La segunda parte del título de esta columna es “nosotros y ellos”, y es justo lo que toca reivindicar. Como lo dice la gran filósofa Chantal Mouffe, “la estrategia populista de izquierda, en primer lugar, trata de establecer una frontera entre ‘nosotros’ y ‘ellos’. Para mí, la política se trata necesariamente de eso”. Y “ellos”, en este caso, son los que quieren dejar las cosas como están y, aún más, recuperar el aliento a la luz de los potenciales privilegios que podrían haber perdido, manteniendo la Constitución del 80, la misma a la que ahora, y en un buen movimiento en el tablero, llaman “la Constitución de Lagos”. Hay que poner una frontera, hay que evidenciar quién es quién, hay que tomar posición.
Esto que escribo no es un llamado al enfrentamiento irreconciliable entre posiciones por naturaleza contrarias, sino que, más que nada, es el urgente imperativo de proteger un relato, una prédica, un lugar y atreverse a defender la sociedad. Lo anterior significa instalarse frente a la amenaza cierta de un sector que, de ganar lo que defienden, es decir el Rechazo, pavimentarían el camino para que Chile entre en un franco proceso de descomposición y, ni tan a la larga, de crisis total. Ni hablar de la ruta que se le despejaría a Kast y a su 44% en la última presidencial.
La nueva Constitución, nuestra Constitución, debe ser aprobada para que emerja, progresivamente, un cambio en las relaciones de poder, un nuevo tipo de sujeto que pueda sacudirse los lastres del individualismo extremo y su desconexión sideral con el otro. Para que de una vez por todas la asimetría adherida como un barniz al material grueso de este país logre ser superada, no de una sola vez, claro, sino en partitura progresiva, democrática, pero, del mismo modo, decidida.
Esto no es revolucionario, no busco dejar circulando una idea que no me representa, pero sí la búsqueda dentro de un Estado de Derecho por “erosionar el neoliberalismo”, como nuevamente lo apunta Mouffe.

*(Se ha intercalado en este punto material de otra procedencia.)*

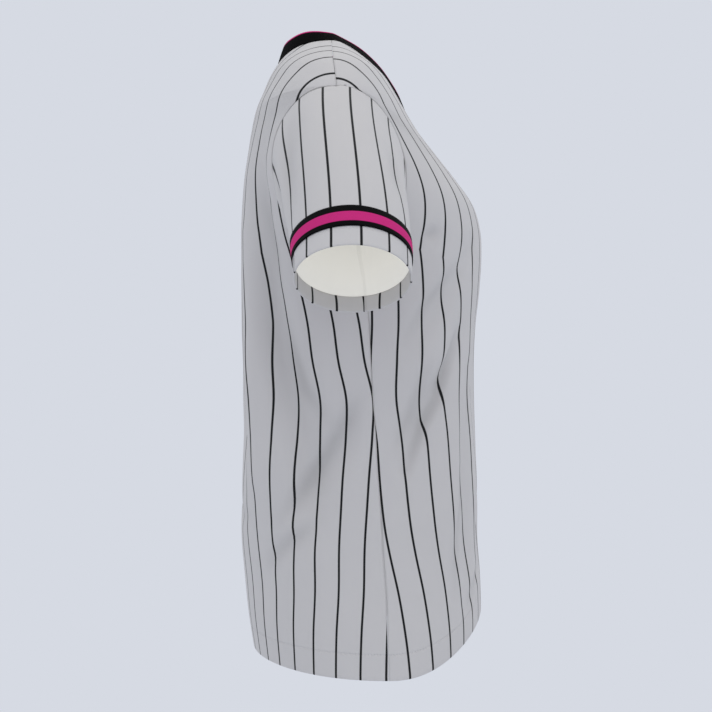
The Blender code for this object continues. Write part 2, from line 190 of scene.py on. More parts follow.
# Camera, backdrop and lamps. The lamps' columns are name, place, diameter and power.
CAMERA_PLACE = (-1.6, 0.0, -0.325)
CAMERA_LENS = 73.3
CAMERA_SENSOR = 36.0
AIM = (0.0, 0.0, -0.32)
FLOOR_Z = -0.95
STAGE_RADIUS = 5.0
STAGE_CURVE = 2.2
STAGE_HEIGHT = 4.5
STAGE_STEPS = 16
STAGE_SPIN = 96
BACKDROP_GLOW = 1.0
AIR_LIGHT = 1.0
LAMPS = (
    ("key softbox", (-1.9, -2.0, 1.5), 1.4, 8.0),
    ("fill softbox", (-1.6, 2.0, 0.4), 2.0, 2.5),
    ("far softbox", (2.2, -0.6, 1.2), 2.0, 6.0),
)

# Level sections of the body.
SECTION_COLUMNS = (
    "z", "half_width", "seam_y", "front_reach", "back_reach", "front_square", "back_square",
)
SECTIONS = (
    (0.012, 0.068, 0.027, 0.022, 0.052, 2.0, 2.0),
    (0.006, 0.080, 0.026, 0.028, 0.056, 2.0, 2.0),
    (-0.004, 0.100, 0.025, 0.037, 0.059, 2.0, 2.0),
    (-0.015, 0.127, 0.024, 0.047, 0.066, 2.0, 2.0),
    (-0.027, 0.152, 0.023, 0.057, 0.073, 2.0, 2.0),
    (-0.043, 0.171, 0.021, 0.065, 0.081, 2.0, 2.05),
    (-0.061, 0.186, 0.019, 0.073, 0.090, 2.0, 2.1),
    (-0.085, 0.188, 0.018, 0.087, 0.096, 2.0, 2.2),
    (-0.110, 0.186, 0.017, 0.106, 0.100, 2.0, 2.5),
    (-0.135, 0.182, 0.015, 0.124, 0.105, 2.05, 2.8),
    (-0.162, 0.176, 0.012, 0.140, 0.110, 2.1, 3.0),
    (-0.190, 0.168, 0.006, 0.142, 0.117, 2.2, 3.3),
    (-0.220, 0.159, -0.002, 0.135, 0.125, 2.3, 3.5),
    (-0.250, 0.153, -0.008, 0.127, 0.131, 2.4, 3.6),
    (-0.290, 0.147, -0.013, 0.118, 0.136, 2.5, 3.6),
    (-0.330, 0.144, -0.015, 0.114, 0.138, 2.6, 3.6),
    (-0.370, 0.142, -0.017, 0.112, 0.140, 2.6, 3.5),
    (-0.405, 0.143, -0.020, 0.110, 0.142, 2.6, 3.4),
    (-0.440, 0.146, -0.022, 0.109, 0.145, 2.6, 3.2),
    (-0.480, 0.150, -0.025, 0.107, 0.149, 2.6, 2.8),
    (-0.520, 0.155, -0.027, 0.105, 0.152, 2.5, 2.4),
    (-0.560, 0.162, -0.030, 0.105, 0.152, 2.4, 2.2),
    (-0.600, 0.171, -0.031, 0.105, 0.149, 2.3, 2.15),
    (-0.645, 0.179, -0.032, 0.101, 0.143, 2.25, 2.1),
)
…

Erosionar es ir capa por capa, ganando terreno, construyendo imaginarios, resolviendo nuestras diferencias en el marco de una democracia que para ser tal, reitero, exige antagonismo.
“Defender la sociedad. Nosotros y ellos”. Si no tomamos partido, los muchachos y muchachas de siempre se nos meterán por los palos mientras nosotros/as, perplejos/as, vemos cómo el sueño de un nuevo pacto, otra vez, no fue otra cosa más que un paseo por el bosque sempiterno de las ilusiones.